College Stats in 2017-18:

33 games, 20.3 PPG, 5.8 APG, 3.7 RPG, 46.1 FG%, 42.9 3P%, 82.8 FT%

Third-team All-American
First-team All-Pac-12
Pac-12 All Defensive Team

Where he’ll go:

Holiday is projected to be a late first-round pick.

The Rundown:

Talk about some pressure at family functions. 

Aaron Holiday is going to get drafted later this month and will join his brothers Jrue and Justin in the NBA.

Jrue is one of the best point guards in the NBA and just wrapped up an All-Star caliber season with the Pelicans. Justin, on the other hand, has had to scrap his way into the league after being undrafted in 2011, but started 72 games last season with the Chicago Bulls.

Aaron is more Jrue, who also attended UCLA, than Justin. But he can take something from both of them on his journey to the NBA.

“Just watching them play, obviously, it just shows me so much,” Holiday said. “What Justin went through and what Jrue went through. I pretty much know how to get to the league and how to stay in there. And the tough things that are going to happen when I get there.”

Holiday averaged 20.3 points per game as a junior and added career highs of 5.8 assists, 3.7 rebounds and 42.9 percent from the 3-point line. He’s a point guard, but he can flat-out score. He scored 30 or more points in four games over big-time opponents like USC and Stanford. He also hit the 20-point mark 19 times, including 20 points and eight assists in a win over Kentucky on Dec. 23.

“I just tried to come out and play every game,” Holiday said. “I felt like I was the best player on my team and to win, I feel like I had to play at my best, so that’s all I tried to do.”

Holiday has the family ties (which do nothing but help him throughout this process), but also has the skill. He’s fast and has a very strong upper body which allows him to take contact at the rim. Holiday does a good job of pushing the ball and showed in his junior season that he’s a very good shooter. With Holiday, you’ll never question his effort or drive, which can sometimes be half the battle with some of these prospects.

One concern with Holiday are his true point-guard skills. His size (6-1, 190 pounds) will likely put him at point guard in most situations, although we saw in his sophomore year he was able to play off the ball with Lonzo Ball.

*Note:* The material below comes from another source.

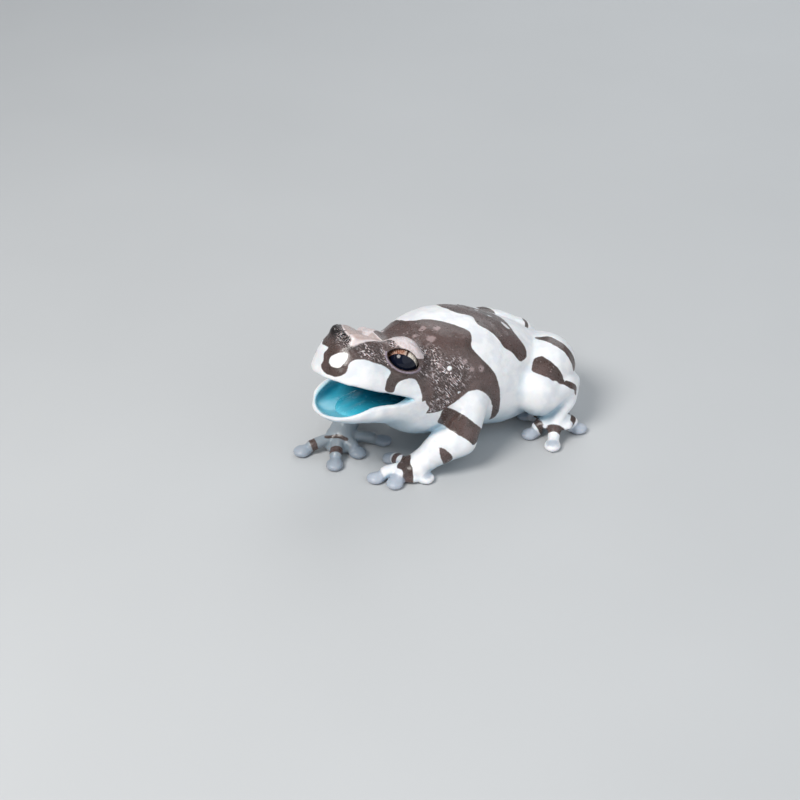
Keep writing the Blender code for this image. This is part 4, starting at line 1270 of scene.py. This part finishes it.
# --- Granules -------------------------------------------------------------------------------
# Low glossy grains that stand on the dark hide: close together before and behind the eyes and on
# the shoulders. Each is a flat dome sunk into the skin and is a part of the hide.

# Radius, the least and the most of it that a grain has, and the space between grains. A grain is
# stretched along GRANULE_WAY and flattened.
GRANULE_SIZE = 0.12 * MM
GRANULE_SIZES = (0.55, 1.5)
GRANULE_SPACING = 0.32 * MM
GRANULE_SHAPE = (1.6, 0.9, 0.5)
GRANULE_WAY = (0.5, 0.5, -1.0)
GRANULE_SEED = 7
# Grains to a square metre before the spacing thins them.
GRANULE_DENSITY = 6e6
TINT_SIZE = 1.1

granule_material, tree, where = new_material("hide_granules")
tint = sized_noise(tree, where, TINT_SIZE, 3.0)
add_shader(tree, {
    "Base Color": mix(tree, step(tree, tint, 0.42, 0.7, 0.0, 0.7), BROWN, SPECK),
    "Roughness": step(tree, tint, 0.3, 0.7, 0.2, 0.35),
    "Coat Weight": 0.3,
    "Coat Roughness": 0.1,
})

tree = bpy.data.node_groups.new("scatter_granules", "GeometryNodeTree")
tree.interface.new_socket("Hide", in_out="INPUT", socket_type="NodeSocketGeometry")
sockets = {}
kinds = {"Size": "NodeSocketFloat", "Spacing": "NodeSocketFloat", "Seed": "NodeSocketInt"}
for name, kind in kinds.items():
    sockets[name] = tree.interface.new_socket(name, in_out="INPUT", socket_type=kind).identifier
tree.interface.new_socket("Granules", in_out="OUTPUT", socket_type="NodeSocketGeometry")
given = node(tree, "NodeGroupInput").outputs
density = node(tree, "GeometryNodeInputNamedAttribute", {"Name": "granular"}, data_type="FLOAT")
spread = node(tree, "GeometryNodeDistributePointsOnFaces", {
    "Mesh": given["Hide"],
    "Distance Min": given["Spacing"],
    "Seed": given["Seed"],
    "Density Factor": density.outputs["Attribute"],
    "Density Max": GRANULE_DENSITY,
}, distribute_method="POISSON")
ball_inputs = {"Segments": 8, "Rings": 6, "Radius": given["Size"]}
ball = node(tree, "GeometryNodeMeshUVSphere", ball_inputs).outputs["Mesh"]
flat = node(tree, "GeometryNodeTransform", {"Geometry": ball, "Scale": GRANULE_SHAPE})
smoothed = node(tree, "GeometryNodeSetShadeSmooth", {"Geometry": flat.outputs["Geometry"]})
sizes = node(tree, "FunctionNodeRandomValue", data_type="FLOAT")
for socket, value in zip([s for s in sizes.inputs if s.type == "VALUE" and s.enabled], GRANULE_SIZES):
    socket.default_value = value
tree.links.new(given["Seed"], sizes.inputs["Seed"])
turned_inputs = {"Rotation": spread.outputs["Rotation"], "Vector": GRANULE_WAY}
turned = node(tree, "FunctionNodeAlignRotationToVector", turned_inputs, axis="X", pivot_axis="Z")
placed = node(tree, "GeometryNodeInstanceOnPoints", {
    "Points": spread.outputs["Points"],
    "Instance": smoothed.outputs["Geometry"],
    "Rotation": turned.outputs["Rotation"],
    "Scale": next(socket for socket in sizes.outputs if socket.enabled),
})
real = node(tree, "GeometryNodeRealizeInstances", {"Geometry": placed.outputs["Instances"]})
painted_inputs = {"Geometry": real.outputs["Geometry"], "Material": granule_material}
painted = node(tree, "GeometryNodeSetMaterial", painted_inputs)
node(tree, "NodeGroupOutput", {"Granules": painted.outputs["Geometry"]})

granules = bpy.data.objects.new("granules", skin.data.copy())
bpy.context.scene.collection.objects.link(granules)
scatter = granules.modifiers.new("scatter", "NODES")
scatter.node_group = tree
scatter[sockets["Size"]] = GRANULE_SIZE
scatter[sockets["Spacing"]] = GRANULE_SPACING
scatter[sockets["Seed"]] = GRANULE_SEED
bpy.context.view_layer.update()
depsgraph = bpy.context.evaluated_depsgraph_get()
scattered = bpy.data.meshes.new_from_object(granules.evaluated_get(depsgraph))
granules.modifiers.clear()
granules.data = scattered
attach(granules, "root")

# --- Eyes -----------------------------------------------------------------------------------
# Two wet, nearly black balls under the lids. The wide pupil is a lying oval, and the copper iris
# shows as an arc over it, with fine dark threads that run out from the pupil.

EYEBALL_RADIUS = 3.4
EYE_RINGS = 48
EYE_TURNS = 64
# Seen along the look: half sizes and place of the pupil, back and up, and the width of the iris.
PUPIL = (2.9, 1.8)
PUPIL_PLACE = (0.3, -0.85)
IRIS_REACH = 1.3
# The cornea rises by this share of the radius over a round of this many radians.
CORNEA_RISE = 0.05
CORNEA_REACH = 0.6
# Behind this slant, in radians, the ball is dark: past the end of the iris.
BACK_SLANT = 2.0
BACK_RING = 2.0

IRIS_COPPER = (0.34, 0.15, 0.095)
IRIS_CREAM_AND_HIGHLIGHT = (0.80, 0.72, 0.63)
IRIS_DARK_AND_LID_SHADOW = (0.05, 0.022, 0.016)
PUPIL_BLACK = (0.004, 0.006, 0.016)
# A dark bar crosses the iris this far back from the middle of the eye.
IRIS_BAR = 0.2


def round_ball(rings, turns):
    """Give the slants, the turns and the faces of a ball with a tip before and behind."""
    slant = np.linspace(0, math.pi, rings + 1)[1:-1]
    turn = np.linspace(0, 2 * math.pi, turns, endpoint=False)
    slants, spins = (grid.ravel() for grid in np.meshgrid(slant, turn, indexing="ij"))
    rounds = np.arange(len(slants)).reshape(-1, turns)
    beside = np.roll(rounds, -1, 1)
    faces = np.stack((rounds[:-1], rounds[1:], beside[1:], beside[:-1]), 2).reshape(-1, 4).tolist()
    faces += [(rounds.size, i, j) for i, j in zip(rounds[0].tolist(), beside[0].tolist())]
    faces += [(rounds.size + 1, j, i) for i, j in zip(rounds[-1].tolist(), beside[-1].tolist())]
    return np.append(slants, (0, math.pi)), np.append(spins, (0, 0)), faces


eye_material, tree, where = new_material("wet_eye")
ring, turned, to_back = (attribute(tree, name) for name in ("ring", "turn", "side"))
radial = {"X": sums(tree, "MULTIPLY", turned, 9.0), "Y": sums(tree, "MULTIPLY", ring, 1.5)}
radial = node(tree, "ShaderNodeCombineXYZ", radial).outputs[0]
threads_inputs = {"Vector": radial, "Scale": 1.6, "Detail": 4.0}
threads = node(tree, "ShaderNodeTexNoise", threads_inputs).outputs["Fac"]
iris = mix(tree, step(tree, threads, 0.5, 0.66, 0.0, 0.5), IRIS_COPPER, IRIS_CREAM_AND_HIGHLIGHT)
# The iris turns pale cream towards the back: partly its own colour, partly a painted highlight.
iris = mix(tree, step(tree, to_back, -0.7, 0.5), iris, IRIS_CREAM_AND_HIGHLIGHT)
iris = mix(tree, step(tree, threads, 0.5, 0.34, 0.0, 0.7), iris, IRIS_DARK_AND_LID_SHADOW)
bar = sums(tree, "ABSOLUTE", sums(tree, "SUBTRACT", to_back, IRIS_BAR))
iris = mix(tree, step(tree, bar, 0.3, 0.12), iris, IRIS_DARK_AND_LID_SHADOW)
colour = mix(tree, step(tree, ring, 0.0, 0.09), PUPIL_BLACK, iris)
# Painted shadow of the upper lid: the iris darkens towards its outer rim.
colour = mix(tree, step(tree, ring, 0.55, 0.95), colour, IRIS_DARK_AND_LID_SHADOW)
add_shader(tree, {
    "Base Color": colour,
    "Roughness": step(tree, sized_noise(tree, where, 1.0), 0.3, 0.7, 0.14, 0.2),
    "Specular IOR Level": 0.05,
    "Coat Weight": 0.5,
    "Coat Roughness": 0.03,
})

for sign, side in ((1, "left"), (-1, "right")):
    out, long, short = look_ways(sign)
    centre = in_head(HEAD, EYES[sign])
    slants, spins, shells = round_ball(EYE_RINGS, EYE_TURNS)
    radius = EYEBALL_RADIUS * (1 + CORNEA_RISE * np.exp(-(slants / CORNEA_REACH) ** 2) - CORNEA_RISE)
    a = np.sin(slants) * np.cos(spins) * radius
    b = np.sin(slants) * np.sin(spins) * radius
    places = centre + np.outer(a, long) + np.outer(b, short) + np.outer(np.cos(slants) * radius, out)
    if sign < 0:
        shells = [face[::-1] for face in shells]
    back, up = a - PUPIL_PLACE[0], b - PUPIL_PLACE[1]
    past_pupil = (np.hypot(back / PUPIL[0], up / PUPIL[1]) - 1) * PUPIL[1]
    eye_values = {
        "ring": np.where(slants > BACK_SLANT, BACK_RING, past_pupil / IRIS_REACH),
        "turn": np.arctan2(back, up),
        "side": a,
    }
    eyeball = new_piece("eyeball_" + side, places, shells, eye_material, eye_values)
    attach(eyeball, "root")
    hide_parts("eye_" + side)

# --- Tongue ---------------------------------------------------------------------------------
# A soft, round, wet pad on the floor of the mouth, joined to it in front and notched behind.

# Middle and half sizes, and then the notch and the groove: depth and half width, as shares.
TONGUE = ((5.4, 0.0, -1.8), (7.0, 5.8, 0.8))
TONGUE_RINGS = 22
TONGUE_TURNS = 40
TONGUE_NOTCH = (0.28, 0.22)
TONGUE_GROOVE = (0.3, 0.16)
PAPILLA_SIZE = 0.4
PATCH_SIZE = 2.4

tongue_material, tree, where = new_material("wet_tongue")
papillae = pebbles(tree, where, PAPILLA_SIZE)
patches = sized_noise(tree, where, PATCH_SIZE, 3.0)
# The tongue takes the lining's colour with its painted shade towards the gullet.
colour = mix(tree, step(tree, patches, 0.4, 0.7, 0.0, 0.1), mouth_colour(tree), MOUTH_LIGHT)
bump = node(tree, "ShaderNodeBump", {"Strength": 0.5, "Distance": 0.05 * MM, "Height": papillae})
add_shader(tree, {
    "Base Color": colour,
    "Roughness": step(tree, patches, 0.3, 0.7, 0.16, 0.3),
    "Normal": bump.outputs["Normal"],
    "Subsurface Weight": 0.3,
    "Subsurface Radius": (0.4, 0.9, 1.0),
    "Subsurface Scale": 0.8 * MM,
    "Coat Weight": 0.5,
    "Coat Roughness": 0.08,
})

slants, spins, shells = round_ball(TONGUE_RINGS, TONGUE_TURNS)
ahead = np.sin(slants) * np.cos(spins)
aside = np.sin(slants) * np.sin(spins)
thick = np.cos(slants)
deep, wide = TONGUE_NOTCH
ahead += deep * np.exp(-(aside / wide) ** 2) * np.clip(-ahead, 0, 1)
deep, wide = TONGUE_GROOVE
thick = thick * (1 - deep * np.exp(-(aside / wide) ** 2) * (thick > 0))
centre, radii = TONGUE
places = in_head(CHIN, centre) + (np.stack((ahead, aside, thick), 1) * radii) @ CHIN
tongue_values = {"gullet": ((places - JAW) @ CHIN.T)[:, 0]}
tongue = new_piece("soft_tongue", places, shells, tongue_material, tongue_values)
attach(tongue, "root")
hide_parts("tongue")

# --- Floor, light and camera ----------------------------------------------------------------
# A pale floor, the main lamp high in front of the frog, a larger and weaker one at its left, one
# behind it, and an even pale room.

FLOOR_CORNERS = ((-2, -2, 0), (2, -2, 0), (2, 2, 0), (-2, 2, 0))
FLOOR_GREY = (0.50, 0.51, 0.52)
FLOOR_PALE = (0.54, 0.55, 0.56)
FLOOR_PATCH = 60.0

floor_material, tree, where = new_material("pale_floor")
colour = mix(tree, sized_noise(tree, where, FLOOR_PATCH), FLOOR_GREY, FLOOR_PALE)
add_shader(tree, {"Base Color": colour, "Roughness": 0.7})
floor_mesh = bpy.data.meshes.new("floor")
floor_mesh.from_pydata(FLOOR_CORNERS, [], [(0, 1, 2, 3)])
floor_mesh.materials.append(floor_material)
floor = bpy.data.objects.new("floor", floor_mesh)
bpy.context.scene.collection.objects.link(floor)
floor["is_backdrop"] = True

# The camera's azimuth and elevation, and the lamps: name, place, size, power and tint.
CAMERA_TURN = (50.0, 33.0)
CAMERA_DISTANCE = 0.35
CAMERA_LENS = 77.175
VIEW_CENTRE = Vector((-1.8535, -9.1778, 10.0)) * MM
LAMPS = (
    ("key", (0.02, -0.34, 0.42), 0.24, 2.3, (1.0, 0.98, 0.95)),
    ("fill", (0.42, 0.02, 0.22), 0.80, 1.4, (0.93, 0.97, 1.0)),
    ("rim", (-0.22, 0.36, 0.34), 0.50, 1.0, (0.95, 0.98, 1.0)),
)
ROOM = (0.80, 0.86, 0.92, 1.0)
ROOM_LIGHT = 0.27

for name, spot, size, power, tint in LAMPS:
    light = bpy.data.lights.new(name, "AREA")
    light.shape = "DISK"
    light.size = size
    light.energy = power
    light.color = tint
    lamp = bpy.data.objects.new(name, light)
    lamp.location = spot
    lamp.rotation_euler = (-Vector(spot)).to_track_quat("-Z", "Y").to_euler()
    bpy.context.scene.collection.objects.link(lamp)

world = bpy.data.worlds.new("room")
world.use_nodes = True
world.node_tree.nodes["Background"].inputs["Color"].default_value = ROOM
world.node_tree.nodes["Background"].inputs["Strength"].default_value = ROOM_LIGHT
bpy.context.scene.world = world
bpy.context.scene.view_settings.view_transform = "Standard"

azimuth, elevation = (math.radians(angle) for angle in CAMERA_TURN)
back = Vector((math.sin(azimuth) * math.cos(elevation), -math.cos(azimuth) * math.cos(elevation),
               math.sin(elevation)))
lens = bpy.data.cameras.new("camera")
lens.sensor_width = 36
lens.lens = CAMERA_LENS
camera = bpy.data.objects.new("camera", lens)
camera.location = VIEW_CENTRE + back * CAMERA_DISTANCE
camera.rotation_euler = (-back).to_track_quat("-Z", "Y").to_euler()
bpy.context.scene.collection.objects.link(camera)
bpy.context.scene.camera = camera

size = {"cad": [list(corner) for corner in cad_box], "visual": [list(corner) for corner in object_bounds()]}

When he’s at point guard, he can be a bit turnover prone and doesn’t always make the best decisions. His 5.8/3.8 assist to turnover ratio leaves much to be desired. For example, the season before, Ball had a 7.6/2.5 assist to turnover ratio. Then again, Ball isn’t and wasn’t the scorer that Holiday is and will likely develop into.

I would imagine it helps Holiday in a big way that his brothers are both highly-respected in NBA circles. By all accounts, it sounds as if the younger brother has those high-character personality traits as well.

Holiday has all the tools, on and off the court, the be an NBA player for the next 10-plus years.